Mount not present after pct restore
pct restore rebuilds the container config from the backup archive. Mount point entries added after the backup was taken are not included. Re-add the mp lines to the config manually, or ensure you capture the config file as part of your backup procedure. For a robust backup strategy that covers both containers and host datasets, Automated Backups with Proxmox Backup Server lays out a production-grade approach.

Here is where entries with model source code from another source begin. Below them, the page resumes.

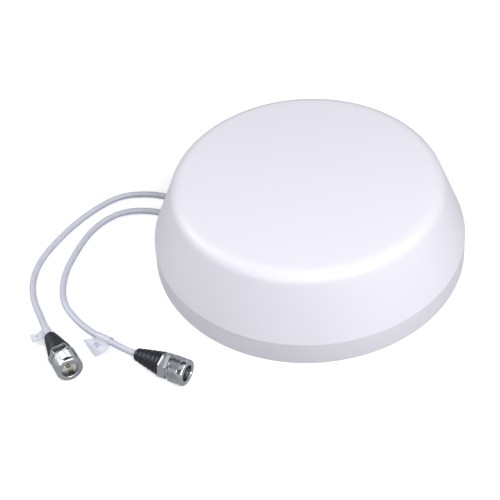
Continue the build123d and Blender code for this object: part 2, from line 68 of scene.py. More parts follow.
out_from_base = Vector(
    (
        math.sin(CAMERA_AZIMUTH) * math.cos(CAMERA_ELEVATION),
        -math.cos(CAMERA_AZIMUTH) * math.cos(CAMERA_ELEVATION),
        math.sin(CAMERA_ELEVATION),
    )
)
camera_place = out_from_base * CAMERA_DISTANCE
bpy.ops.object.camera_add(location=camera_place)
camera = bpy.context.object
camera.name = "camera"
camera.data.lens = LENS_MM
camera.data.clip_start = 0.01
camera.rotation_mode = "QUATERNION"
looking = (CAMERA_AIM - camera_place).to_track_quat("-Z", "Y")
camera.rotation_quaternion = looking @ Quaternion((0, 0, 1), CAMERA_ROLL)
bpy.context.scene.camera = camera
print("camera at", [round(v, 3) for v in camera_place])

# %% [markdown]
# ## The pigtails
# Each pigtail is a thin coaxial cable about 30 cm long. It leaves a gland in the middle of the underside, lies in
# the trough of the base, comes out through the notch in the rim, and runs along the table in one loose bend to its
# connector, where it rises to the connector's axis. A cable bends smoothly, so a NURBS curve of order 3 is the
# natural tool: the route's points pull the curve without the cable ever having a corner. The bevel gives the curve
# its round section.

# %% The routes and the curves
CABLE_D = 4.0 * MM
FLOOR_Z = CABLE_D / 2
ROUTES = [
    [
        (0.0210, 0.0080, 0.0080),
        (0.0060, 0.0080, 0.0080),
        (-0.0120, 0.0082, 0.0044),
        (-0.0330, 0.0076, FLOOR_Z),
        (-0.0550, 0.0072, FLOOR_Z),
        (-0.0770, 0.0076, FLOOR_Z),
        (-0.0986, 0.0077, FLOOR_Z),
        (-0.1195, 0.0070, FLOOR_Z),
        (-0.1392, -0.0015, FLOOR_Z),
        (-0.1495, -0.0191, FLOOR_Z),
        (-0.1557, -0.0373, FLOOR_Z),
        (-0.1590, -0.0558, FLOOR_Z),
        (-0.1601, -0.0742, FLOOR_Z),
        (-0.1560, -0.0915, FLOOR_Z),
        (-0.1455, -0.1071, FLOOR_Z),
        (-0.1342, -0.1167, 0.0025),
        (-0.12519, -0.12507, 0.00380),
        (-0.11481, -0.13273, 0.00545),
    ],
    [
        (0.0210, -0.0080, 0.0080),
        (0.0060, -0.0080, 0.0080),
        (-0.0120, -0.0082, 0.0044),
        (-0.0330, -0.0076, FLOOR_Z),
        (-0.0540, -0.0073, FLOOR_Z),
        (-0.0750, -0.0078, FLOOR_Z),
        (-0.0959, -0.0078, FLOOR_Z),
        (-0.1154, -0.0093, FLOOR_Z),
        (-0.1305, -0.0164, FLOOR_Z),
        (-0.1381, -0.0281, FLOOR_Z),
        (-0.1419, -0.0417, FLOOR_Z),
        (-0.1414, -0.0594, FLOOR_Z),
        (-0.1385, -0.0807, FLOOR_Z),
        (-0.1275, -0.1018, FLOOR_Z),
        (-0.1114, -0.1120, FLOOR_Z),
        (-0.0963, -0.1180, 0.0029),
        (-0.0825, -0.1214, 0.0054),
        (-0.06799, -0.12597, 0.00794),
        (-0.05602, -0.12685, 0.00794),
    ],
]


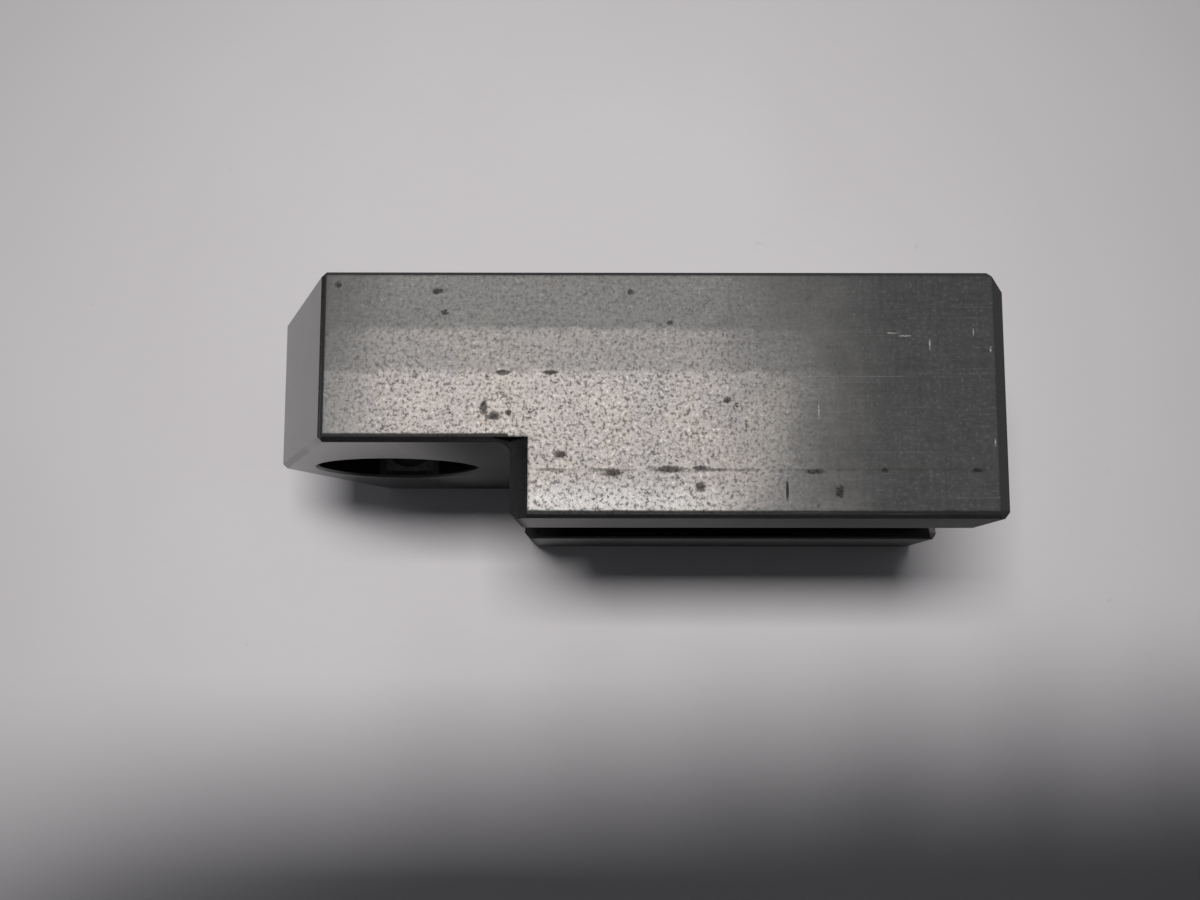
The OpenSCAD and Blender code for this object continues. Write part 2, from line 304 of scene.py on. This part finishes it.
def scratched(g, up, fine):
    """Bright scratches at the listed places, and faint lengthwise hairs."""
    marks = g.most(*[g.blob(*mark, ragged=0.5) for mark in BRIGHT_SCRATCHES])
    hairs = g.noise(1.2, 2.0, 0.5, stretch=(0.04, 6.0, 6.0), shift=(1, 0, 3))
    hairs = g.mul(g.ramp(hairs, 0.68, 0.78), 0.2)
    return g.mul(g.most(g.mul(marks, g.ramp(fine, 0.3, 0.6)), hairs), up)


def kept_rim(g, up, waver):
    """Finish left on the upper side: ragged at the chamfers, and a band behind the front ones."""
    x, y, _ = g.axes()
    ragged = g.ramp(g.noise(1.7, 4.0, 0.8, shift=(9, 2, 2)), 0.32, 0.44)
    band_y = g.ramp(x, STEP_X - 0.2, STEP_X + 0.2, NOSE_BAND_Y, LAND_BAND_Y)
    band = g.ramp(g.sub(g.add(y, g.mul(waver, 0.12)), band_y), 0.2, -0.12)
    return g.most(g.mul(g.mul(g.edge(0.6), up), ragged), g.mul(band, up))


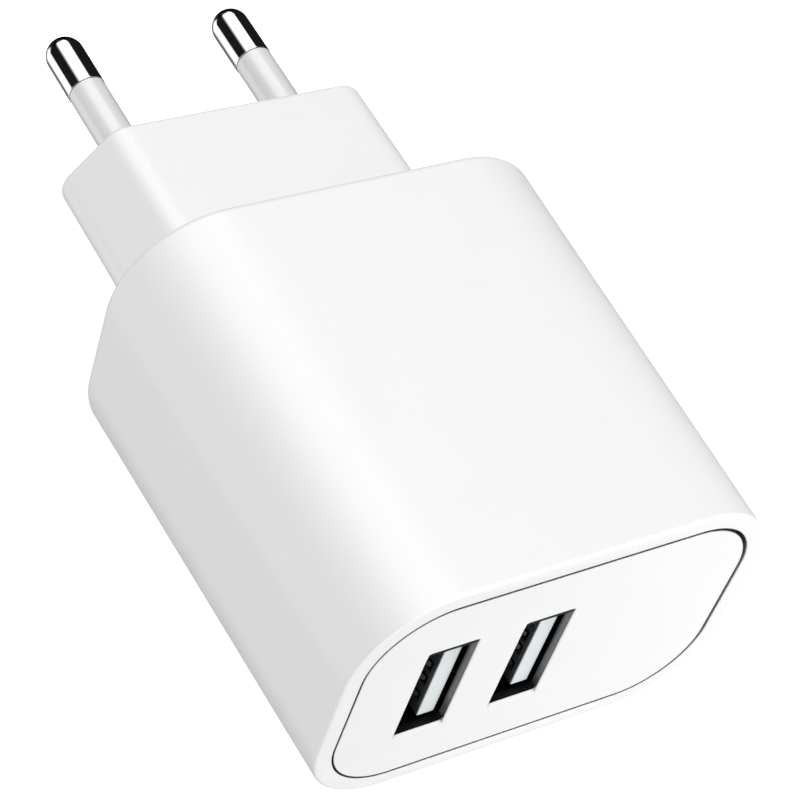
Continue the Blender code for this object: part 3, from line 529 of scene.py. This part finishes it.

vzdump backups are enormous
A bind-mounted media library can balloon a container backup from 2 GB to 2 TB. Add backup=0 to the mount point line:
mp0: /mnt/tank/media,mp=/media,ro=1,backup=0
Back up the host dataset separately via PBS or ZFS send.
Conclusion
Bind mounts in Proxmox LXC are straightforward once you have the UID shift internalized: for unprivileged containers, chown 101000:101000 on the host directory is the fix for nearly every permission error you will encounter. Add mp0: /host/path,mp=/container/path to the container config, restart, and verify with pct exec. The pattern scales cleanly to a dozen containers sharing the same ZFS datasets. Your next step: put those host directories on a ZFS dataset with hourly snapshots — five minutes of work that gives you point-in-time recovery for all your container data without touching the containers themselves.